Contrary to what the name suggests, business aviation encompasses all air travel outside of scheduled or commercial and freight journeys. It is the rise in bookings for families and leisure travel that have expanded the market for business aviation in 2021 and beyond. Business aviation has seen a surge in services and amenities specifically catered toward young travelers and 4 legged members of the family. Many jets are outfitted with booster seats and napping areas. Catering has become more inclusive of younger passengers. For many chartered flight passengers, privacy is the main motivator. Exclusive boarding areas or the ability to drive directly to your aircraft are yet another advantage for travelers wishing to remain discreet. New payment methods such as crypto currency offered by most charted jet operators, keep data safe throughout the entire booking process.
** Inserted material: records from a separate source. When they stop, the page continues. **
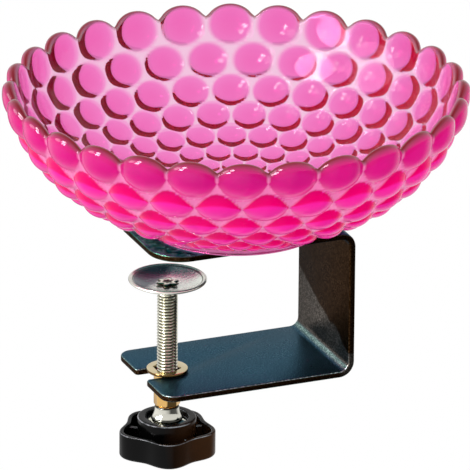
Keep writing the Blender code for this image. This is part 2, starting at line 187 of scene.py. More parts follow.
def shapedMesh(thing):  # its mesh with all modifiers applied
    graph = bpy.context.evaluated_depsgraph_get()
    seen = thing.evaluated_get(graph)
    return bpy.data.meshes.new_from_object(seen, preserve_all_data_layers=True, depsgraph=graph)


def runTree(name, mesh, tree, values):  # returns the plain mesh that the tree makes
    blank = newObject(name + "Blank", mesh)
    modifier = blank.modifiers.new(tree.name, "NODES")
    modifier.node_group = tree
    for item in tree.interface.items_tree:
        if item.item_type == "SOCKET" and item.in_out == "INPUT" and item.name in values:
            modifier[item.identifier] = values[item.name]
    made = shapedMesh(blank)
    blank.modifiers.clear()
    bpy.data.objects.remove(blank, do_unlink=True)
    made.name = name
    return made


def namedValue(tree, label, kind="FLOAT"):
    node = tree.nodes.new("GeometryNodeInputNamedAttribute")
    node.data_type = kind
    node.inputs["Name"].default_value = label
    return Number(tree, [s for s in node.outputs if s.enabled and s.name == "Attribute"][0])


def storeNumber(geometry, label, value):
    store = value.tree.nodes.new("GeometryNodeStoreNamedAttribute")
    store.data_type = "FLOAT"
    store.domain = "POINT"
    store.inputs["Name"].default_value = label
    link(geometry, store.inputs["Geometry"])
    link(value, [s for s in store.inputs if s.name == "Value" and s.enabled][0])
    return store.outputs[0]


# Small tools for meshes
def meshFrom(name, points, faces):
    mesh = bpy.data.meshes.new(name)
    mesh.from_pydata([tuple(p) for p in points], [], faces)
    mesh.update()
    return mesh


def ringFaces(rows, columns, closed):  # quads between rows of equal count; rows run round the section
    faces = []
    for i in range(rows if closed else rows - 1):
        k = (i + 1) % rows
        for j in range(columns):
            n = (j + 1) % columns
            faces.append((i * columns + j, i * columns + n, k * columns + n, k * columns + j))
    return faces


def roundTable(profile, sides, closed=True):  # points and faces of a turned form; a radius may be a function
    angles = np.linspace(0, math.tau, sides, endpoint=False)
    points = []
    for radius, height in profile:
        reach = radius(angles) if callable(radius) else np.full(sides, radius)
        points.append(np.stack([reach * np.cos(angles), reach * np.sin(angles), np.full(sides, height)], 1))
    faces = ringFaces(len(profile), sides, closed)
    if not closed:
        faces.append(tuple(range(sides)))
        faces.append(tuple((len(profile) - 1) * sides + i for i in reversed(range(sides))))
    return np.concatenate(points), faces


def gon(acrossFlats, corners, softness=0.0):  # radius of a polygon at each angle, its corners cut round
    step = math.tau / corners

    def radius(angles):
        reach = acrossFlats / 2 / np.cos((angles + step / 2) % step - step / 2)
        return np.minimum(reach, acrossFlats / 2 / math.cos(step / 2) - softness)

    return radius


def arc(middle, radius, start, end, steps):  # points (r, z) of an arc in a section, in degrees
    turns = np.radians(np.linspace(start, end, steps + 1))
    return [(middle[0] + radius * math.cos(a), middle[1] + radius * math.sin(a)) for a in turns]


def turnFacesOut(mesh):
    shape = bmesh.new()
    shape.from_mesh(mesh)
    bmesh.ops.remove_doubles(shape, verts=shape.verts, dist=1e-7)
    bmesh.ops.recalc_face_normals(shape, faces=shape.faces)
    shape.to_mesh(mesh)
    shape.free()


def finishPiece(name, mesh, finish, body, node, slot, smooth=40):
    turnFacesOut(mesh)
    mesh.materials.clear()
    mesh.materials.append(finish)
    mesh.polygons.foreach_set("material_index", [0] * len(mesh.polygons))
    mesh.shade_smooth()
    mesh.set_sharp_from_angle(angle=math.radians(smooth))
    piece = newObject(name, mesh)
    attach(piece, body)
    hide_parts(node)
    return piece


def joined(parts):  # one table of points and faces out of several closed forms
    points = []
    faces = []
    count = 0
    for some, more in parts:
        points.append(np.asarray(some))
        faces += [tuple(i + count for i in face) for face in more]
        count += len(some)
    return np.concatenate(points), faces


def placedPiece(name, part, x, *labels, smooth=40):  # a turned form on an upright axis at x
    mesh = meshFrom(name, np.asarray(part[0]) + np.array((x, 0, 0)), part[1])
    return finishPiece(name, mesh, *labels, smooth=smooth)


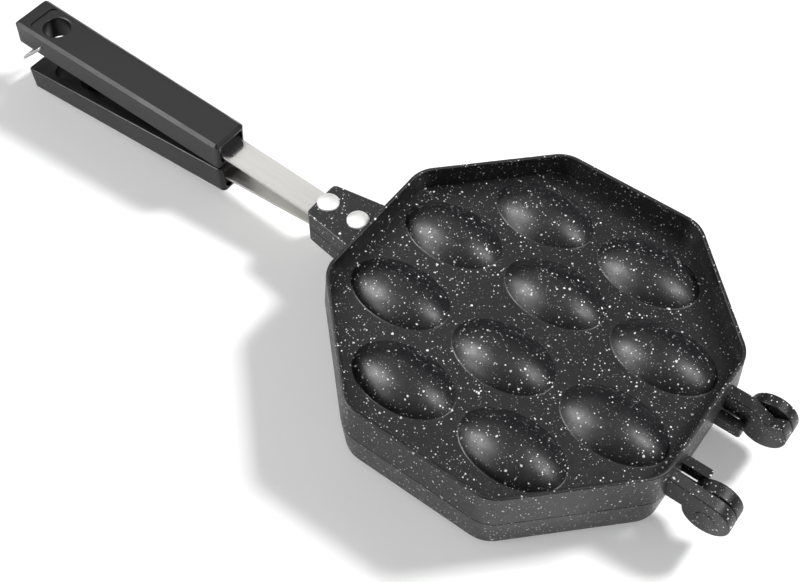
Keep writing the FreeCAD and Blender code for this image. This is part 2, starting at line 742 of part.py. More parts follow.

New private jet models and concepts

The business aviation boom has caused private jet inventory to drop to record lows, falling below 3% for the major companies (Jefferies Equity Research). The secondhand market is seeing unparalleled activity as well. Used business jet inventories are the lowest they’ve been in years, and yet prices are 20 to 30% higher. There are virtually no young, pre owned jets available, narrowing the price gap between new and used models.  Pre Owned aircraft for sale May 2021 accounted for only 6.6% of the worldwide fleet, the lowest level recorded in 25 years according to JETNET data. 864 pre-owned business jets sold during the first four months of 2021, up 36% from the same period last year with multiple offers on almost every one. The shortage of secondhand inventory is good news for jet manufacturers. Gulfstream, Embraer, Cessna, and Bombardier are responding with the introduction of new models designed to be roomier and travel further distances. Dassault’s Falcon 10x, Gulfstream’s G700, and G400 offer improved cabin size, comfort, and amenability. The Gulfstream G800 is equipped with 13496-pound thrust Rolls-Royce engines and flies further than Boeing 787 Dreamliner, flying 8000 miles at Mach .85. Bombardier has upgraded its Challenger 350 private jet for the first time since it’s 2014 debut. The necessity for a revamped aircraft in 2022, the Challenger 3500, was motivated by the boom in demand for business travel.

Increased sustainability is a major focus for 2022 as well. Passengers are becoming more interested in aircraft running on sustainable aviation fuels (SAFs), prompting manufacturers to make this a priority and stay ahead of possible regulation changes.

Clients want to fly with a provider who can measure and act on their flight emissions. They are looking for the long-term, responsible approach to sustainability that can be offered from business aviation. Chartered jet providers are installing 100% carbon offset programs and committing to transparency with regards to their environmental practices.

Continued wealth creation, and a shift in the clientele, affording travelers the safety, convenience, and privacy of business aviation, ensure that the growth seen in 2021 will continue through 2022. Jet manufacturers are facing supply-chain shortages to fulfill the increase in orders. Chartered jet companies are adapting their offers to accommodate a broader range of clients and a greater number of itineraries.